On this question, we must recall a radical missive offered by Mahatma Gandhi on April 7, 1931 at the 4th annual general meeting of the Federation of Indian Chambers of Commerce and Industry (Ficci). Gandhi challenged the captains of Indian industry: “The industrial classes… could even take over the Congress’s reins but on one condition. They should regard themselves as trustees and servants of the poor.” Gandhi’s perspective was moulded by John Ruskin’s Unto This Last. What impressed Gandhi was Ruskin’s assertion, “It becomes his [the merchant’s] duty, not only to be always considering how to produce what he sells in the purest and cheapest forms, but how to make the various employments involved in the production, or transference of it, most beneficial to the men employed.”

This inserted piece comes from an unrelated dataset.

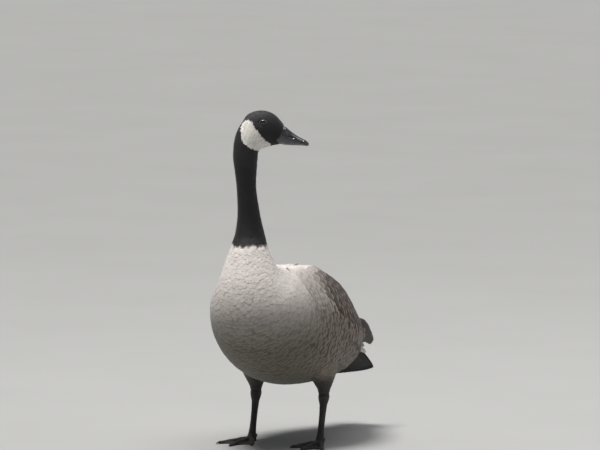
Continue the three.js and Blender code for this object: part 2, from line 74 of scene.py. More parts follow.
SKIN = [
    (on_head(37.6, -5.5), on_head(33, -39.3), 11.5, 0.42),  # bill base
    (on_head(31.6, 2.2), on_head(27, -40.3), 13.5, 0.42),  # lores
    (on_head(21, 13), on_head(20, -41.5), 15.5, 0.45),  # forehead
    (on_head(6, 19.5), on_head(13, -43), 17, 0.48),  # eyes
    (on_head(-11, 19.8), on_head(7, -45.2), 18.5, 0.45),  # crown
    (on_head(-27, 13.5), on_head(2, -46.5), 19.5, 0.45),  # back of the crown
    (on_head(-39, -3), on_head(-3, -48), 20, 0.48),  # cheeks
    (on_head(-47, -18), on_head(-7.5, -51.5), 20, 0.5),  # nape
    (on_head(-52, -36), on_head(-9.5, -58), 20.5, 0.5),  # throat
    (on_head(-53.8, -62), on_head(-10.8, -72), 20.5, 0.5),  # end of the head
    ((154.5, 486), (189.5, 482), 17.5, 0.5),
    ((142, 438), (182, 434), 19.5, 0.5),
    ((131, 398), (184, 396), 26, 0.5),
    ((126, 368), (193, 373), 34.5, 0.5),  # end of the black neck
    ((117, 350), (201, 344), 44, 0.5),
    ((108, 340), (211, 306), 54, 0.5),
    ((97, 335.5), (215, 268), 66, 0.52),
    ((83, 333), (209, 232), 80, 0.55),  # breast
    ((65, 331), (187, 192), 92, 0.56),
    ((42, 327), (150, 158), 102, 0.55),  # shoulders
    ((14, 320), (100, 130), 109, 0.52),
    ((-18, 309), (46, 113), 112, 0.49),  # middle
    ((-52, 294), (-6, 107), 111, 0.46),
    ((-88, 275), (-62, 107), 106, 0.43),
    ((-124, 253), (-110, 113), 94, 0.42),  # hips
    ((-158, 229), (-150, 128), 76, 0.42),
    ((-184, 208), (-180, 150), 55, 0.45),  # vent
    ((-198, 196), (-198, 166), 41, 0.5),  # tail root
]
DORSAL = np.array([row[0] for row in SKIN], float)
VENTRAL = np.array([row[1] for row in SKIN], float)
GIRTH = np.array([row[2:] for row in SKIN], float)
SKIN_END = len(SKIN) - 1
print("skin stations", len(SKIN))

# %% [markdown]
# ## Wings, thighs and tail in numbers
# A folded wing is a shell over the back and side that narrows to its tip. It could be unfolded
# and folded by a rig, but it never moves here. So rows from front to tip each give five points
# from the ridge down to the lower edge, and splines along and across them make the shell. The
# thigh is a cone of feathers, and the tail a fan that droops and rolls a little to one side.

# %% Rows of the left wing, stations of the left thigh, and the tail's root
WING = [  # forward, then [out, height] of ridge, roof edge, shoulder, side and lower edge
    (108, (70, 302), (79, 292), (86, 277), (90, 256), (88, 240)),
    (85, (45, 328), (69, 319), (90, 293), (104, 258), (101, 228)),
    (55, (18, 334), (64, 328), (93, 296), (112, 252), (109, 212)),
    (20, (3, 327), (62, 327), (96, 293), (117, 243), (112, 196)),
    (-16, (0.4, 323), (60, 315), (95, 280), (117, 230), (113, 186)),
    (-50, (0.4, 316), (60, 303), (93, 268), (115, 218), (111, 177)),
    (-80, (0.4, 301), (58, 290), (88, 257), (109, 208), (106, 171)),
    (-114, (0.4, 278), (55, 269), (78, 241), (98, 199), (94, 165)),
    (-152, (1, 253), (50, 248), (68, 223), (82, 189), (77, 163)),
    (-180, (4, 230), (45, 225), (58, 206), (67, 181), (61, 161)),
    (-206, (10, 213), (42, 208), (50, 194), (55, 176), (50, 160)),
    (-236, (20, 203), (44, 202), (51, 191), (53, 175), (49, 161)),
    (-264, (26, 188), (43, 187), (49, 177), (50, 164), (47, 153)),
    (-290, (32, 172), (41, 172), (45, 165), (45, 157), (42, 148)),
]
WING_RAILS = [
    np.array([(row[n][0], -row[0], row[n][1]) for row in WING], float) for n in range(1, 6)
]
WING_END = len(WING) - 1
RIDGE_LAP = ([2.4, 4.0, 7.2, 8.6], [-0.03, -0.2, -0.2, -0.03])  # how far feathers lap over it
THIGH = [  # [height, out, forward, half-width, half-length]
    (175, 62, 2, 34, 44), (150, 64, -2, 31, 40), (132, 66, -7, 25, 32), (114, 67.4, -10, 17, 21),
    (102, 68, -12, 11.5, 14), (95.3, 68, -12, 9.6, 11.5),
]
THIGH_END = len(THIGH) - 1
TAIL_ROOT = (-200, 189)
TAIL_DROOP, TAIL_ROLL = math.radians(46), math.radians(12)
SIDES = {"left": 1, "right": -1}
print("wing rows", len(WING), "thigh stations", len(THIGH))

# %% [markdown]
# ## Splines
# A Catmull-Rom spline goes through every station, so a table says where the surface really is.
# Blender's own curves could do this for one line at a time. Written out, the same formula takes
# whole arrays of points, and it runs straight on past its ends, where the last feathers lie.


# %% Splines
def smooth(x):
    """0 below 0 and 1 above 1, with a smooth step between."""
    x = np.clip(x, 0, 1)
    return x * x * (3 - 2 * x)


def between(p0, p1, p2, p3, w):
    """The spline's point at the share w of the way from p1 to p2."""
    bend = (p2 - p0) + w * ((2 * p0 - 5 * p1 + 4 * p2 - p3) + w * (3 * p1 - p0 - 3 * p2 + p3))
    return p1 + 0.5 * w * bend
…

Interestingly, the Prime Minister alludes to both the elements of ‘trusteeship’ and ‘worker welfare’, emphasising “healthy respect for your workers and invest in their welfare. In their health and their children’s education....”

But there is the other matter that Manmohan Singh could do well to rethink. Till the 1990s, the salary of a CEO, whose organisation fell under the ambit of the Companies Act, could not be higher than that of the President of India. It was as little as Rs 7,500 in the 1970s and grew to Rs 15,000 in the 1980s, leaving aside the 90 per cent tax bracket CEOs were subjected to. Obviously, the market process inducted massive perks to escape this cap and remain legitimately outside the reach of the tax net. In an article in Business Standard, Kaushik Datta et al have alluded to a simple change in designation by the company to ‘President’ in place of ‘Managing Director’ to escape the ridiculous salary cap suggested by the PM.

It was Manmohan Singh’s giant step of liberalisation in 1991 that freed the corporates to follow the market signals on human resource pricing with transparency and accountability. In fact, Mercer’s Global Pay Summary 2007 concludes that Indian CEOs are the lowest paid in Asia, with Korea topping the list and China way above India. Where talent can vote with its feet, we will need to keep abreast with market forces, particularly in a talent-starved India that is globalising at a rapid pace.

Mr Prime Minister, you are absolutely right in challenging Indian corporates on ostentation from a Weberian perspective. But I appeal to you to reflect on your missive on remuneration.